Bu konuda girişimcilerin yatırıma zorlanması gerektiğine dikkati çeken Kartal, "Bu sektöre yapılan yatırımlar kat kat kazandıracaktır ama bir süre beklenilmesi gerekiyor. Çünkü hiçbir yatırım hemen paraya dönüşmüyor. Bitkiye yatırım yapanlar kazanacaktır." dedi.

- İncir'de İngiltere örneği

Kartal, Türkiye'nin dünyanın en büyük incir üreticisi olduğunu, buna rağmen ülkede incirden tek bir ilaç üretilmediğini vurguladı.

İngiltere'nin Türkiye'den aldığı incirlerle şurup yaptığını anımsatan Kartal, "Türkiye bugün dünyanın en büyük incir üreticisi.
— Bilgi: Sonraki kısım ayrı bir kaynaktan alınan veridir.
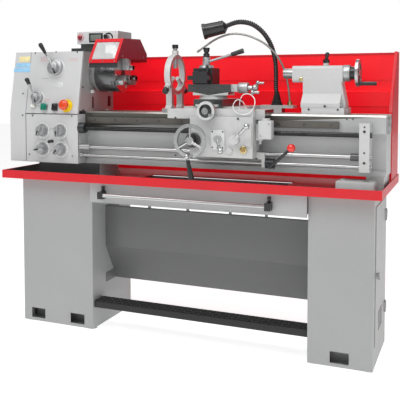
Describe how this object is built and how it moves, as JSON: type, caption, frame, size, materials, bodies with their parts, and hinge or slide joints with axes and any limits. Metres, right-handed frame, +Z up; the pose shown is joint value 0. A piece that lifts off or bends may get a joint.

Ama incirden bir tane şurup yapmamışız. Biz 2 yıl önce incirden bir şurup yaptık. Halbuki İngiltere'deki çocuklar incirden yapılan kabızlık için şurup kullanıyorlar. İngiltere'de incir yetişmemesine rağmen Türkiye'den incir alıp incir şurubu yapmış biz hala incir satıyoruz, incirden bir ürün yapmamışız. Türkiye kayısının merkezi, sadece kuru kayısı ve kayısı satıyoruz. Yüzlerce ürün yapılabilir. Bu birçok bitki için geçerli. Şurubunu, suyunu tozunu satabiliriz. Farklı akıl almaz ürünler yapılabiliyor." diye konuştu.
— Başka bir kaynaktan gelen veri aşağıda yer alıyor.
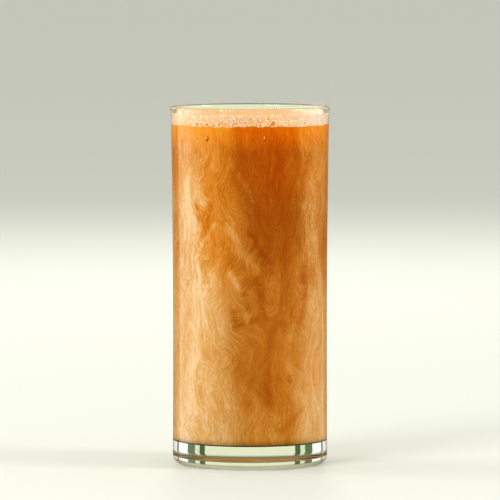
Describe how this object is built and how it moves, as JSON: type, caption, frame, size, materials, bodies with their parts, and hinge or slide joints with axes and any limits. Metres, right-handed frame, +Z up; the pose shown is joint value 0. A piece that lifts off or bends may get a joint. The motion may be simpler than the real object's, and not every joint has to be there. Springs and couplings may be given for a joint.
{
  "type": "shakerato",
  "caption": "Milky shaken iced coffee with swirls and a frothy head, filling a tall straight clear glass with a thick base.",
  "frame": {"origin": "on the glass's axis, at the level that the glass stands on", "axes": "+Z up along the glass's axis; -Y towards the picture's camera"},
  "size_m": [0.0666, 0.0666, 0.15],
  "materials": {
    "glass": "clear and polished, faintly green where it is thick",
    "coffee": "opaque milky coffee, marbled from deep amber to cream",
    "foam": "fine pale froth with small bubbles"
  },
  "bodies": {
    "root": {"glass": "glass", "coffee": "coffee", "foam": "foam"}
  },
  "joints": []
}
Kartal, proje kapsamındaki farklı bitkilerin arazi şartlarına göre çeşitli illerde de yetiştirilebileceğini kaydetti.

TÜRAM Sorumlusu Gözde Göçmen de üretimi yapılan bitkilere "özel bakım" yapıldığını, sapı, çiçeği ve yaprağıyla ayrı ilgilenildiğini, merkez de bunun yanı sıra çiftçilere eğitimler verildiğini ifade etti.